I suspect Apple realized a switch would be necessary because IBM couldn't (or wouldn't) deliver a decent low-heat, power-conscious G5. The current Power Macs are fairly zippy, but it seems the G5 will never make its way into notebooks - and Apple's portable line is already quite poky and sluggish compared to many Centrino systems. Hopefully, Apple's notebooks will be among the first systems to utilize Intel chips. John Stokes' hypothetical Apple-Intel roadmap addresses this (along with the 64-bit question), so hopefully it's on the mark.

Those of you familiar with Macs might chuckle at this: New startup chime for Macintel computers revealed!

The speculators among you might enjoy Robert X. Cringley's latest silly conspiracy theory column.

13 Jun 0:33 | Link | Category: Technology & Computing

Photography Links

13 Jun 0:14 | Link | Category: Photography

June 12, 2005

Better Read Than Dead

Conservative magazine Human Events has compiled a list of the "most harmful books of the 19th and 20th centuries" Along with predictable picks like The Communist Manifesto are "harmful" books like Kinsey's Reports and Dewey's Democracy and Education. Dangerous books like Silent Spring, Unsafe at Any Speed, and The Origin of Species only garnered honorable mentions, as did John Stuart Mill's On Liberty (I'd love to see the reasoning for that one).

I must say, Democracy and Education and On Liberty had me laughing pretty loudly. That's why I'm placing this in the 'humor' category rather than another.

12 Jun 23:27 | Link | Category: Humor

May The Force Please Go Away

I saw the final Star Wars movie last week. It was definitely the best of the prequels... not that that says much. (Sorry, I'm not going to bother with a review.) Sadly, I think most people have been as entertained with the Vader YTMNDs as with the movies, especially the coaster and Vader vs. Luke.

Read Mark Morford's column May The Force Please Go Away. Here's the #5 reason you should be glad Star Wars is finally over (if you really believe that, suckers):

Darth Vader choking a giant red M&M candy. Darth Vader staring down that creepy Burger King mascot thing. Darth Vader hawking cell phones and Energizer batteries and floor cleaner and breakfast cereal and who the hell knows what else. Good riddance, odious sea of SW product tie-ins. Like the goddamn franchise needs more cash? Like seeing Darth Vader hawking tampons and aspirin and Darth Vader-branded bunion pads is in any way necessary? Please.

12 Jun 23:01 | Link | Category: Art & Entertainment

June 1, 2005

The end of 'my'

Ending a long tradition, Microsoft plans to stop using the word "my" as the default prefix for such folders as "My Documents," "My Music," and "My Pictures". Thank God. I've been confused and annoyed by the prefix since I loaded Windows 95 onto my PC nearly ten years ago.

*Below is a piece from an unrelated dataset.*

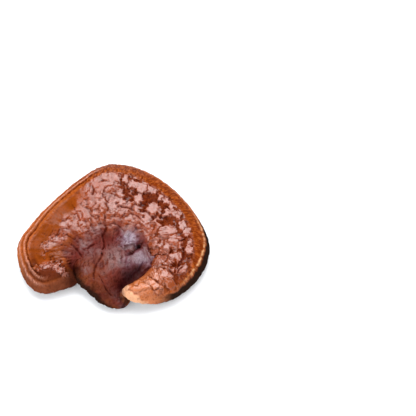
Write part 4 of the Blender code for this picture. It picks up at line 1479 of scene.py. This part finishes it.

If the other annoying software products and web sites that use the 'my' prefix would ditch it, we might start to make some real progress. Then maybe we could tackle annoying suffixes (think 'Windows XP' or 'Photoshop CS') and maybe even that ubiquitous 'e-' prefix. And oh what I'd give for Apple to stop using that damned 'i-', but I think Hell will freeze over first.

01 Jun 16:44 | Link | Category: Technology & Computing

Indie Rock Cribs

Joe Pernice decided there should be an MTV Cribs program for indie musicians / actors.

Would that the pimped-out Hummers and drive-in sized plasma screens could lock me to my own TV the way they once could, long ago, in say, March of this year ... Where do you go when glimpses inside Usher's great room no longer titillate? ... I'll tell you where you go. You go straight into the musty crawl space of that dude from Spoon. You put in some hang time in Cat Power's mud room, is what you do. You give a Bill Curtis-worthy examination to the carport where the Tyde parks their rental van.

He even filmed a short pilot featuring his own crib.

01 Jun 16:26 | Link | Category: Humor, Music

Even Better Than The Real Thing

Classic: The Improv Everywhere crew stages a U2 rooftop concert in Manhattan. One of the best hoaxes I've seen in a long time. (Download a highlights video here, 21 MB MPEG-4.)